6. I have considered the application, the grounds in support thereof, the submissions as well as the law. The principles upon which this Court determines an application for extension of time under rule 4 are well settled. The Court considers the length of the delay; the reason for the delay; the chances of success of the intended appeal; and the degree of prejudice that would be occasioned to the respondent if the application is granted. See Leo Sila Mutiso v Rose Hellen Wangari  2EA 231; Fakir Mohammed v Joseph Mugambi & 2 others  eKLR; and Muringa Company Ltd v Archdiocese of Nairobi Registered Trustees, Civil Application No. 190 of 2019.
7. In Njuguna v Magichu & 73 Others  KLR 507, Waki J.A expressed himself thus:
"The discretion exercisable under Rule 4 of this Court's Rules is unfettered. The main concern of the Court is to do justice between the parties. Nevertheless, discretion has to be exercised judicially, that is on sound factual and legal basis."

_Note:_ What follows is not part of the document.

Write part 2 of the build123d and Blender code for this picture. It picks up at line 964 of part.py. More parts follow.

8. There is definitely inordinate delay in bringing this application. However, I believe that the applicant has explained the reason for the delay in her affidavit and I find her explanation plausible. If the various advocates appointed by the applicant had acted on her instructions or in the alternative if they had communicated to her their inability to take up or act on her instructions to finality, then I believe the applicant could have taken the requisite steps to remedy the situation as indeed she is attempting now through the instant application.

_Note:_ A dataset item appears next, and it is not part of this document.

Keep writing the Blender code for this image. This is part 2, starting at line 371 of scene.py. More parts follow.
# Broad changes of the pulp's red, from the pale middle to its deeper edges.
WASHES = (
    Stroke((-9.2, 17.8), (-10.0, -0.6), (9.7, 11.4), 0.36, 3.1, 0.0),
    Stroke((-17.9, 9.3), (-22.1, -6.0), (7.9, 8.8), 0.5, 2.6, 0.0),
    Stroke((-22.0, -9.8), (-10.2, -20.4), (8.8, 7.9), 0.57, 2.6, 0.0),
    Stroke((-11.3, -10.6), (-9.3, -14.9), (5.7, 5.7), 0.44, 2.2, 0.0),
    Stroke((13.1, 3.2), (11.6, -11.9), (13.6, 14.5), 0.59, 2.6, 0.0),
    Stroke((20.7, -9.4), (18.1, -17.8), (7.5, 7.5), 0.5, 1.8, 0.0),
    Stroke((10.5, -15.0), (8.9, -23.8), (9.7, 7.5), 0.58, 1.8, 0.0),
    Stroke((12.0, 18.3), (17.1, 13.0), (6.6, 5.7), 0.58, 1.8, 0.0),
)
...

9. Taking from the above, it is my view that it would not only be unfair but also unjust to pin the responsibility on the applicant for non-compliance with the Rules of this Court and use this as the basis for withholding the exercise of discretion in her favour. The Court has on several occasions declined to visit the wrongs committed by advocates on innocent clients where it is sufficiently demonstrated that the client was not to blame. See Lee G. Muthoga v Habib Zurich Finance (K) Ltd & Another, Civil Application No. Nai 236 of 2009; and CFC Stanbic Limited v John Maina Githaiga & Another  eKLR.

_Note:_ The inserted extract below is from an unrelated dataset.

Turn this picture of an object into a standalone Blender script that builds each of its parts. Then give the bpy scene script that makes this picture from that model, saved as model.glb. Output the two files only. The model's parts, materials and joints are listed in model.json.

10. On the aspect of the chances of success of the intended appeal, it is not my role at this stage to determine definitively the merits of the intended appeal. That is the duty of the full court when it is ultimately presented with the intended appeal. In this regard I am guided by the case of Athuman Nusura Juma v Afwa Mohamed Ramadhan  eKLR where this Court stated as follows:
"This Court has been careful to ensure that whether the intended appeal has merits or not is not an issue determined with finality by a single judge. That is why in virtually all its decisions on the considerations upon which discretion to extend time is exercised, the Court has prefixed the consideration whether the intended appeal has chances of success with the word "possibly. "
11. Having perused the impugned judgment and the grounds raised in the applicant's draft memorandum of appeal, it is my opinion that the applicant raises bona fide issues for determination by way of appeal, effectively meaning that the applicant has an arguable appeal.
12. On the issue of the degree of prejudice to be occasioned on the respondent if the application is allowed, the applicant argues that the respondents will not suffer any prejudice. I disagree. The parties herein have been litigating for over 10 years now and it is definitely in the interest of parties and more so the 1st respondent that these legal proceedings come to an end. On the other hand, the applicant is exercising her constitutional right of appeal, having been dissatisfied with the judgment of the trial court.
13. The applicant argues that she and her family have lived on the suit property for over 36 years and that they do not have any other place to call home; and that the 1st respondent has never at any time had possession of the suit property.
14. Taking from the above, it is my opinion that the degree of prejudice that the respondent stands to suffer if this application is allowed is outweighed by the prejudice that the applicant will suffer if this application is not allowed.
15. Under the overriding objective too, I would lean towards exercising my discretion in favour of the applicant. The aim of the overriding objective is to enable the Court to achieve fair, just, speedy, proportionate, time and cost saving disposal of cases. (See Kariuki Network Ltd & Another v. Daly & Figgis Advocates, CA No. Nai 293 of 2009). As this Court stated, albeit in a different context, the general trend following the adoption of the overriding objective and Article 159 of the Constitution is that courts now strive, as much as possible, to hear and determine disputes on merit, without being unduly constrained by procedural lapses. (See Nicholas Salat v. IEBC & 6 Others, CA No. 228 of 2013).
16. Consequently, I allow the application and direct the applicant to file a proper notice of appeal within fourteen (14) days from the date of this ruling. The applicant shall also bear costs of this application.
DATED AND DELIVERED AT NAIROBI THIS 9TH DAY OF JULY, 2021
D.K. MUSINGA, (P)
JUDGE OF APPEAL
I certify that this is a true copy of the original.